Despite advances in detection, several critical challenges remain:

- Limited public datasets: Only the proprietary MalJPEG dataset (157,000 samples) exists; inaccessible to researchers.
- Lack of real-payload evaluation: Most research uses generic steganographic images, not actual malware-embedded images.
- Adversarial robustness: Attackers use adversarial training and GANs to evade detectors.
- Multi-format detection: Methods specialize in single formats (JPEG) and struggle with mixed datasets.
- Audio/video steganography: Limited research on detecting steganography in WAV, MP3, and video files.
- Stegomalware in neural networks: Emerging threat of embedding payloads in pre-trained deep learning model weights.
- Scalability in enterprises: Large-scale deployment introduces computational and false-positive challenges.
- Emerging techniques: Novel GAN-based and context-aware steganography may outpace detection.

Future research priorities include:

- Developing public stegomalware datasets and benchmarks
- Evaluating detectors against real malware payloads
- Cross-domain and cross-format steganalysis methods
- Integrating cryptanalysis with steganographic detection
- Harmonizing legal frameworks for cross-border investigations

== Impact and Significance ==

Stegomalware represents a sophisticated evolution in malware design. Unlike traditional obfuscation, which leaves code accessible to static analysis, stegomalware hides payloads entirely within cover media until runtime execution, defeating static analysis.
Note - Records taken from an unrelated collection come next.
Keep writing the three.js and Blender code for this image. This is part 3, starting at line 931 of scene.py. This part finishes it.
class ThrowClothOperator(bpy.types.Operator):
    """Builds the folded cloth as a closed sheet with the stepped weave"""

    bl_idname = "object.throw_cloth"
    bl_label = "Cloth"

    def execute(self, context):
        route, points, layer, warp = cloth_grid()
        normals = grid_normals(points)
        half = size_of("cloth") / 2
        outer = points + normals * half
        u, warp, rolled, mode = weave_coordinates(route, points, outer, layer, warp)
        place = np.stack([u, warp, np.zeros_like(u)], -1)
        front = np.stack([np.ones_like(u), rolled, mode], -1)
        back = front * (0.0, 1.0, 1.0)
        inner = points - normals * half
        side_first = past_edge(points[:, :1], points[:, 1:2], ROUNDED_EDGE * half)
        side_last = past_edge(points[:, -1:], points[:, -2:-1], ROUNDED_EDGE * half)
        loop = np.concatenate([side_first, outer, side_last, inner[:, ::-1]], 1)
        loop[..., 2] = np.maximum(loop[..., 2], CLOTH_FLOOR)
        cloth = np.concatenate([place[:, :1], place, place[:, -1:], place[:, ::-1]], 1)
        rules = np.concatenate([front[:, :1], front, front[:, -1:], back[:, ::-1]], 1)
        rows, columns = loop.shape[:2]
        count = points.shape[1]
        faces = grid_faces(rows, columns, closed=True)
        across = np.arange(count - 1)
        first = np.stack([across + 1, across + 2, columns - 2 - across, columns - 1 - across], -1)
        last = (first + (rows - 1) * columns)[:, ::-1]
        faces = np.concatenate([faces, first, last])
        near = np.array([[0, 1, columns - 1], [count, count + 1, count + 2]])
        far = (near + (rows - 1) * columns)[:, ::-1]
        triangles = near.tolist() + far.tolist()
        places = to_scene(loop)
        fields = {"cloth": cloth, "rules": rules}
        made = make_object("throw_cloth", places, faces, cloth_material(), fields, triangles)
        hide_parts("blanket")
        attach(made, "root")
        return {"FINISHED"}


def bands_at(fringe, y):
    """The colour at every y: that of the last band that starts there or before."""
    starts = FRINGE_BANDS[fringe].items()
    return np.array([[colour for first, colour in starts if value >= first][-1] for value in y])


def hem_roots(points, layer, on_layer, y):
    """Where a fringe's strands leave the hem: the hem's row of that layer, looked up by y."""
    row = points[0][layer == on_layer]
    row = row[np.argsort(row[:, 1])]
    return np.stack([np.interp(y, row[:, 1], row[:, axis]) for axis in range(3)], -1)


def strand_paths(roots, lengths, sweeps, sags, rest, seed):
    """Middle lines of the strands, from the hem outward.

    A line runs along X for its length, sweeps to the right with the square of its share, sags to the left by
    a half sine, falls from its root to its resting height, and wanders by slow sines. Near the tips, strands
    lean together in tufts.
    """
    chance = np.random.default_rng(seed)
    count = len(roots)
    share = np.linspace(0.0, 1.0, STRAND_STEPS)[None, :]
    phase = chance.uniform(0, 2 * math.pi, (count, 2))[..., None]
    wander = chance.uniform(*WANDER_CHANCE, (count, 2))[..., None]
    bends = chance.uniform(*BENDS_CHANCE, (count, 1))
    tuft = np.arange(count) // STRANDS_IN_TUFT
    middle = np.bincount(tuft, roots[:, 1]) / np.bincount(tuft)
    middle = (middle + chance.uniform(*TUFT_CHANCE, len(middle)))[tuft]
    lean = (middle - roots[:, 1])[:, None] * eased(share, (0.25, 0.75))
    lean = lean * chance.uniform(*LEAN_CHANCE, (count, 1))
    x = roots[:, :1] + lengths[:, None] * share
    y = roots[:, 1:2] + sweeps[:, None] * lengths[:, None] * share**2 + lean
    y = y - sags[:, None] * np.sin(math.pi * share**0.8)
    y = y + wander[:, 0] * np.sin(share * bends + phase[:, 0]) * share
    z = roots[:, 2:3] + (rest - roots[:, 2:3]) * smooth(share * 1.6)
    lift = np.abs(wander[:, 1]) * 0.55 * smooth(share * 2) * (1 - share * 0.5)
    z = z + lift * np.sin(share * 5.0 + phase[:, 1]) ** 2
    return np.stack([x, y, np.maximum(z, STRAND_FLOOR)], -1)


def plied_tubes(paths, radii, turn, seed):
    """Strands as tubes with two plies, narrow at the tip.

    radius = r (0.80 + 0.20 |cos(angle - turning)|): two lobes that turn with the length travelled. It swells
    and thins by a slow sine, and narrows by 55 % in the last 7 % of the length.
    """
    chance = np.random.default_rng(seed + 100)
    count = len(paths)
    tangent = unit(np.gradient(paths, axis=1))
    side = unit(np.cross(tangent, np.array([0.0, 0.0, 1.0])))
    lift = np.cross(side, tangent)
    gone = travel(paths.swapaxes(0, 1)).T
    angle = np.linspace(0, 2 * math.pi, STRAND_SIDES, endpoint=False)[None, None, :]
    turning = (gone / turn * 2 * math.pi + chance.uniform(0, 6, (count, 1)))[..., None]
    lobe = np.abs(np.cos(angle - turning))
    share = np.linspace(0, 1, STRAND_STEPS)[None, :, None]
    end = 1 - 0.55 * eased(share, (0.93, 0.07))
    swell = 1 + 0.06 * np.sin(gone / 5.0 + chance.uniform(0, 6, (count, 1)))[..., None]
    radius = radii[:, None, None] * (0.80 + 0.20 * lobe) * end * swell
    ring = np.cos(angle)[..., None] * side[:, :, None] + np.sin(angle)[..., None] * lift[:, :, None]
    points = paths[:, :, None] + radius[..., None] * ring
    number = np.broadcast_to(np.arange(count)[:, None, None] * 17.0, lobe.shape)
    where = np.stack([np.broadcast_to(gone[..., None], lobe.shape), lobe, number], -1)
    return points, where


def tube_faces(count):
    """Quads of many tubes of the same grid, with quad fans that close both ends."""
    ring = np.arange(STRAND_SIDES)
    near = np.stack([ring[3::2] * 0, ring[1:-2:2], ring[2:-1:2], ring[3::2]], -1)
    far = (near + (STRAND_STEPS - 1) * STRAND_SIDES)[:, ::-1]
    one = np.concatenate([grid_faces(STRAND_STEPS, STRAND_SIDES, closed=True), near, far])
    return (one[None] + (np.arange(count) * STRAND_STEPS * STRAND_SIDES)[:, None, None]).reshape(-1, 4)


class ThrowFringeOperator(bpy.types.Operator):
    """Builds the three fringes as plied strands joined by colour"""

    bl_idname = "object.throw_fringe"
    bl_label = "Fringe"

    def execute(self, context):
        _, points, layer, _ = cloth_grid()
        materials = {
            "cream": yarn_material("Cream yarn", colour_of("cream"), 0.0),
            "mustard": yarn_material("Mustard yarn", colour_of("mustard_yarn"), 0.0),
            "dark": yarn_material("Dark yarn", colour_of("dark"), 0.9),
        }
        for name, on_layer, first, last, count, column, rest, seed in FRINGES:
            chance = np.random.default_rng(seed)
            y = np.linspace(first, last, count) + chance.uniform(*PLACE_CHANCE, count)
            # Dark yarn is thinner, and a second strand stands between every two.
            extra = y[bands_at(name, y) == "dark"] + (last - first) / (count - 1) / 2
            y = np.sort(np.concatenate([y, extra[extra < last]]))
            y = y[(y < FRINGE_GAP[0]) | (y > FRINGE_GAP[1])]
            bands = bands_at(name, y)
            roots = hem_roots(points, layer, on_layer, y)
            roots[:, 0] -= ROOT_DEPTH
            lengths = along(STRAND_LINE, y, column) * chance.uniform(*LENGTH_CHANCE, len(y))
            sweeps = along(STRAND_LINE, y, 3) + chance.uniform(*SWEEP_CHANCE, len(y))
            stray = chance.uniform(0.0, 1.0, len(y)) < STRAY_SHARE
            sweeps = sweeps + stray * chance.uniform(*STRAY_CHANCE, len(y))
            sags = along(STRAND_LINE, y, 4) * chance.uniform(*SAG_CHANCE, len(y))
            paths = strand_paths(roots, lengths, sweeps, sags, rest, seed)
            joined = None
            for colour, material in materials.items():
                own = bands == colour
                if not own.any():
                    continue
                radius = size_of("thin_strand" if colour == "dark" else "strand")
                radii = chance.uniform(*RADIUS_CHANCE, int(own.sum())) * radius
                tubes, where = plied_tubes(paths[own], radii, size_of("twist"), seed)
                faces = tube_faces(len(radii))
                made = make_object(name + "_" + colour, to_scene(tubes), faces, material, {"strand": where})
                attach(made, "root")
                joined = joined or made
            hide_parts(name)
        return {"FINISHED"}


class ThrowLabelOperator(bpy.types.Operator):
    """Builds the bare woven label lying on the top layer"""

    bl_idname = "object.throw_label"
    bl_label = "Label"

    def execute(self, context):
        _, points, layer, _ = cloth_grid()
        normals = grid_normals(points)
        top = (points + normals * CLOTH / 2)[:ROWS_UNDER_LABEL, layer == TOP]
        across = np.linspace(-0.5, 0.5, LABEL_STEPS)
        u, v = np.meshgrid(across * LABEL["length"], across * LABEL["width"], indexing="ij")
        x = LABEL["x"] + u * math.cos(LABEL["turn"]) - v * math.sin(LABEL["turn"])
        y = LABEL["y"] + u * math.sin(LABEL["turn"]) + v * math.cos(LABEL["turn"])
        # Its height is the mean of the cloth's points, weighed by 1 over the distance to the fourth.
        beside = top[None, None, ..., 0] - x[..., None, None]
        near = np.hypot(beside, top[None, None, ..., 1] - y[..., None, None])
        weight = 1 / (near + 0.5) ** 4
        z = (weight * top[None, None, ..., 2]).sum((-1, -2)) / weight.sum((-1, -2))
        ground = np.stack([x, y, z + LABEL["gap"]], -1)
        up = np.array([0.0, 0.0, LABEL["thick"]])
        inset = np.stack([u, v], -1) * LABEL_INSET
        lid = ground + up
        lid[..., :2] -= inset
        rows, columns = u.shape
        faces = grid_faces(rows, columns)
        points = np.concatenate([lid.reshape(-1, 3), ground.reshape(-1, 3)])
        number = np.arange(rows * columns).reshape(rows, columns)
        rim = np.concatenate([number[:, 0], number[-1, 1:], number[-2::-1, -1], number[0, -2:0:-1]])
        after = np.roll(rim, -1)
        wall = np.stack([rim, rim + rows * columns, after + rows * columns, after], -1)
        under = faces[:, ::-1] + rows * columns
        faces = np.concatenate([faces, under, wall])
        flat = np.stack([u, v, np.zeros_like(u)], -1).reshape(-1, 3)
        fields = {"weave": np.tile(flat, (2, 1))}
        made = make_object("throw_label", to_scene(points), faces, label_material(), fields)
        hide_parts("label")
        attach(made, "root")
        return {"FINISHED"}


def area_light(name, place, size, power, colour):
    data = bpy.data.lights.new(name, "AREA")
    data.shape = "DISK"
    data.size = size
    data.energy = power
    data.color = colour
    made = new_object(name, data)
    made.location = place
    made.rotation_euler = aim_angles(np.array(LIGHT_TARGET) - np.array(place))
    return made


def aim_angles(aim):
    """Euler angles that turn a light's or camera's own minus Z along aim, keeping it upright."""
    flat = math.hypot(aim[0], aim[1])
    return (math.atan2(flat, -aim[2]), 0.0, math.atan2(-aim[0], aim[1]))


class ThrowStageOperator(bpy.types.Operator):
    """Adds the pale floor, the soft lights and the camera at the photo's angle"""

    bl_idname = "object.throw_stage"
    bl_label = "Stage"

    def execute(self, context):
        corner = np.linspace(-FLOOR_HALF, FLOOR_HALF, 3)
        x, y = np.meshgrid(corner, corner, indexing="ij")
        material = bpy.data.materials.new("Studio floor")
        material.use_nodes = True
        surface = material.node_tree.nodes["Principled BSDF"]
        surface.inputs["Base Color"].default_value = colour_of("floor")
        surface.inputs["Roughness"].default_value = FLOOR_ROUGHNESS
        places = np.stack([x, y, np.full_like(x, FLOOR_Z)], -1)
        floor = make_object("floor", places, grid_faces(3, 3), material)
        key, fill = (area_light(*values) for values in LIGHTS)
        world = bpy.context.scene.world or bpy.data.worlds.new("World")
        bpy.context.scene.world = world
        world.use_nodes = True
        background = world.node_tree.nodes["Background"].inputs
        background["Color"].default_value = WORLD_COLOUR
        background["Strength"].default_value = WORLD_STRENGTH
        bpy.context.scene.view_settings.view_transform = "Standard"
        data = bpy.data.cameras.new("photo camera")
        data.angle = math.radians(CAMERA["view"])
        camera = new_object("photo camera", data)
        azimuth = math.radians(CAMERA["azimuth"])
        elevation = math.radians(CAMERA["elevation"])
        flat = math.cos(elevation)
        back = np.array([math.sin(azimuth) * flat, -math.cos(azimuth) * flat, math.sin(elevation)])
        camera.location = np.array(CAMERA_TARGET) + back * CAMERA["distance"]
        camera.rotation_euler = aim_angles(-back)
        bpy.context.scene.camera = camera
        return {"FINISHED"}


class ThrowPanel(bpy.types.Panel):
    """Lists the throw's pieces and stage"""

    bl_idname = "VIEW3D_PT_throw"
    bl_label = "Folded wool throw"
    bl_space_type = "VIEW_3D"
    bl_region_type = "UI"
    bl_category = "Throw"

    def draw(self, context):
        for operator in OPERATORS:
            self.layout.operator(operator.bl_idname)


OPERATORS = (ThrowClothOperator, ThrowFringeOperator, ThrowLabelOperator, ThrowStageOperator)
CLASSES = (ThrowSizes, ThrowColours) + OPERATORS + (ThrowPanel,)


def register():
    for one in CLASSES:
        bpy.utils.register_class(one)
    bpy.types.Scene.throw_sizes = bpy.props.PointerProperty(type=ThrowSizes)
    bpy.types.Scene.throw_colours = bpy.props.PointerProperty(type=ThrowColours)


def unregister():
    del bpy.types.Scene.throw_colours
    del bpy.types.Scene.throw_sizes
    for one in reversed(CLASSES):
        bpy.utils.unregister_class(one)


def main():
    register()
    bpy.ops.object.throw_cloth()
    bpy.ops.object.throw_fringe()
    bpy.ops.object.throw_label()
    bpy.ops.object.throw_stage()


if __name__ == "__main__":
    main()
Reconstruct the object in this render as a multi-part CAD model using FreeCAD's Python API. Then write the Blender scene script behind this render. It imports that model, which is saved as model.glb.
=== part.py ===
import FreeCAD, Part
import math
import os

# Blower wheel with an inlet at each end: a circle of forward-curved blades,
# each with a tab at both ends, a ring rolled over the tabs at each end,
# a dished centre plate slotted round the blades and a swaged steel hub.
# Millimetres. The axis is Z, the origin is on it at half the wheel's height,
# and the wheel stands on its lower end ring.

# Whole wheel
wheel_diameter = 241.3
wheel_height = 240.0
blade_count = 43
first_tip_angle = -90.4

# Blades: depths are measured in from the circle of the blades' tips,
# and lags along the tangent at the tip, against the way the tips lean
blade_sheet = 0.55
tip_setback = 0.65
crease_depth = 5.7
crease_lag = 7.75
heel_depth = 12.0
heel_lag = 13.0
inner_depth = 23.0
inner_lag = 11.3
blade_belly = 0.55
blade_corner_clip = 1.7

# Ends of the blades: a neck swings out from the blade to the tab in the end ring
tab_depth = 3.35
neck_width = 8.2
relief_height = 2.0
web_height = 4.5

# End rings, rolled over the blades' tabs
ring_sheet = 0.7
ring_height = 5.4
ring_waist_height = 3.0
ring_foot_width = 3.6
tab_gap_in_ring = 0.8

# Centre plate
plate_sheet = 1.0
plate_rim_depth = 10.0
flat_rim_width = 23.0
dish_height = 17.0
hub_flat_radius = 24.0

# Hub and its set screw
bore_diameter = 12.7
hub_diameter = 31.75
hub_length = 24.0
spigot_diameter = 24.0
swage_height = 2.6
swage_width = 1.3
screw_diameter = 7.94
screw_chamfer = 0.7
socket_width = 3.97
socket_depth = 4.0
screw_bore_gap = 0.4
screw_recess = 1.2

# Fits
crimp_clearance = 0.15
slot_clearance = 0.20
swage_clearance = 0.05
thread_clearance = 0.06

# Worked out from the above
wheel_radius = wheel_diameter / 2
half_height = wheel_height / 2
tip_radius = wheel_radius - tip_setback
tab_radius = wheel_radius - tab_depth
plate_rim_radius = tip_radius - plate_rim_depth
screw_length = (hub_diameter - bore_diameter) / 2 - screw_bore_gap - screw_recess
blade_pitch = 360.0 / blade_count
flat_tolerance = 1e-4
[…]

The documented rise in real-world stegomalware attacks—from advanced persistent threats to financial cybercrime—demonstrates active threat growth. International law enforcement and academic focus (CUIng, SIMARGL, UNCOVER) reflects recognition that stegomalware poses a significant security challenge for enterprises, governments, and users.

Despite advances in steganalysis, detection rates remain insufficient for production environments, and attacker evasion techniques continue improving. As steganography tools become more accessible and sophisticated, stegomalware is expected to become increasingly common in advanced cyberattacks.